A 1925 Michigan Supreme Court case upheld a Michigan statute that provided that, so long as procedural steps were followed, a Court could issue an order for sterilization of "mentally defective" persons. Smith v. Command, 231 Mich. 409, 204 N.W. 140 (1925) Download Smith_v_Command,_Probate_Judge
It amazes me that it took seventy--70--years for the Michigan Court of Appeals ("COA"), on remand from the supreme court in lieu of granting leave, to reject the holding in Smith. The supreme court remanded to the COA for reconsideration as on leave granted "to reconsider, without limitation, whether probate judges possess the power to authorize a guardian to consent to the sterilization of a developmentally disabled citizen." In re Wirsing (On remand), 214 Mich.App. 131 (1995)
The COA stated clearly the history of eugenics as practiced among various states of our nation as follows:
During the mid to late 1970s, Michigan, as well as many other states, abandoned the practice of compulsory eugenic sterilization by repealing enabling statutes. This shift resulted from a coalescence of social, political, and legal forces, including many eugenic-based sterilization theories being discredited, the developmentally disabled and mentally ill being deinstitutionalized and reintegrated into society, and recognition that these individuals enjoyed the same fundamental rights of privacy, due process, and equal protection of law as other citizens. See, generally, In re Grady, supra; In re Hayes, 93 Wash.2d 228, 608 P.2d 635 (1980).
However, the COA noted:
Since 1974, the Legislature has amended the Mental Health Code three times and, in each instance, sterilization was not expressly authorized. After half a century of express authority granted to a court of limited jurisdiction, we are now asked to rule that such authority has existed by implication for the last decade. This we refuse to do.
The majority considered the sections of the Mental Health Code cited as authority for the probate court to permit sterilization and held them to be unconstitutional as an impermissible infringement of a developmentally disabled person's right to privacy, equal protection, and due process.
Judge Holbrook wrote a dissenting opinon. It makes for interesting reading since he acknowledged the prior important US Supreme Court cases involving privacy rights and stated that the court could not infringe upon those rights absent a compelling state interest. Specifically, he stated:
Competent persons possess a fundamental interest in procreative choice, incident to their right of privacy. See Skinner v. Oklahoma, 316 U.S. 535, 62 S.Ct. 1110, 86 L.Ed. 1655 (1942) (fundamental right to marry and procreate); Griswold v. Connecticut, 381 U.S. 479, 85 S.Ct. 1678, 14 L.Ed.2d 510 (1965) (right to privacy encompasses contraceptive use and counseling for married persons); Eisenstadt v. Baird, 405 U.S. 438, 92 S.Ct. 1029, 31 L.Ed.2d 349 (1972) (extending Griswold to unmarried individuals); Roe v. Wade, 410 U.S. 113, 93 S.Ct. 705, 35 L.Ed.2d 147 (1973) (fundamental right to decide whether to terminate a pregnancy).

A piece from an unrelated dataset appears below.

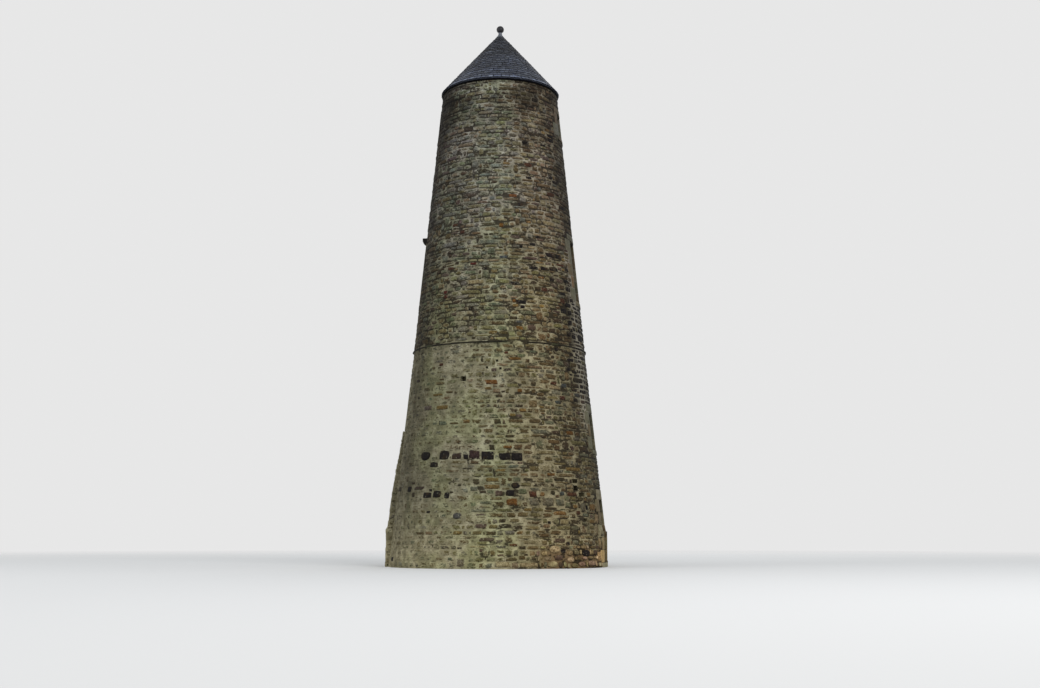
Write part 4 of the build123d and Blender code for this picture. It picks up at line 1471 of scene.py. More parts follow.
    def shell(self, stones: Sequence[Stone]) -> Carcass:
        """Wrap template stones round the wall.

        Args:
            stones: The stones to make.

        Returns:
            Their points and faces, with tints and wear.
        """
        count, squared = len(stones), StonePatterns.squared
        names = ("left", "right", "bottom", "top", "gap", "proud")
        left, right, bottom, top, gap, proud = (each(stones, name) for name in names)
        course, rounded = each(stones, "course")[:, 0].astype(int), each(stones, "rounded")[:, 0].astype(bool)
        pick = self.dice.integers(0, squared, count)
        pick[rounded] = squared + self.dice.integers(0, len(self.templates) - squared, rounded.sum())
        local = self.templates[pick]
        flip = self.dice.choice([-1.0, 1.0], (count, 1))
        u, v, depth = local[:, :, 0] * flip, local[:, :, 1] * flip, local[:, :, 2]
        middle = (bottom + top) / 2
        radius = self.shape.face(middle)
        half_wide = np.maximum((right - left) / 2 - gap / 2 / radius, 0.01 / radius)
        laid = course >= 0
        shear = self.dice.normal(0, self.shear, (count, 1)) * laid[:, None]
        turn = (left + right) / 2 + (u + shear * v) * half_wide
        low, high = bottom + gap / 2, top - gap / 2
        height = low + (high - low) * (v + 1) / 2
        rows = course[laid]
        foot, head = (np.array(self.lines)[numbers][:, None] for numbers in (rows, rows + 1))
        sags, rises = self.line(rows, turn[laid]), self.line(rows + 1, turn[laid])
        height[laid] += sags + (rises - sags) * np.clip((middle[laid] - foot) / (head - foot), 0, 1)
        tip = self.dice.normal(0, self.tip, (count, 2))
        rise = (self.bury + proud) * depth - self.bury + (tip[:, [0]] * u + tip[:, [1]] * v) * depth
        in_apron = np.abs(np.mod(turn, 2 * pi) - pi) < self.apron.half_angle
        reach = self.shape.face(height) + rise + np.where(in_apron, self.apron.outreach(height), 0.0)
        points = np.stack([reach * np.cos(turn), reach * np.sin(turn), np.maximum(height, 0.0)], axis=2)
        gathered = Carcass()
        gathered.add(points, self.faces, self.tint(stones), self.wear(stones, v))
        return gathered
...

However, Holbrook, J. then stated:
Sections 629 and 631 of the Mental Health Code unambiguously provide statutory authority to a
probate judge to authorize a guardian to consent to sterilization of a developmentally disabled ward. The due process interests of a DDP in such a proceeding are protected by the procedural safeguards set forth in the MHC. These conclusions are wholly consistent with the Legislature's intent in enacting and amending the revised MHC, and they advance the established important public policy of this state to accord due process and equal protection of the law to all Michigan citizens, including the developmentally disabled.
Thus, Justice Holbrook would have allowed sterlization of developmentally disabled persons so long as their guardians authorized it and followed specific procedures. Amazing! Those interested in constitutional issues will find the Wirsing decision fascinating reading. Download In_re_Wirsing











Wirsing was my case. The Michigan Supreme Court granted leave to appeal the COA decision you discuss above. In In Re Wirsing, 441 Mich 886, 495 NW2d 388 (1992), in what I still believe was a legally vacuous decision,the MSC reversed the COA and ruled that the Michigan Mental Health Code did in fact give probate courts the jurisdiction to order the involuntary sterilization of adults with disabilities, even when, as here, the evidence clearly demonstrated that the adult was neither ovulating nor sexually active.
So chalk this one up as "the rest of the story." In Michigan, probate courts now have the authority to authorize the involuntary sterilization of adults. Do not, however, go looking for any Michigan statutory or case law authority describing the general factors to be considered in making such a decision. There is none.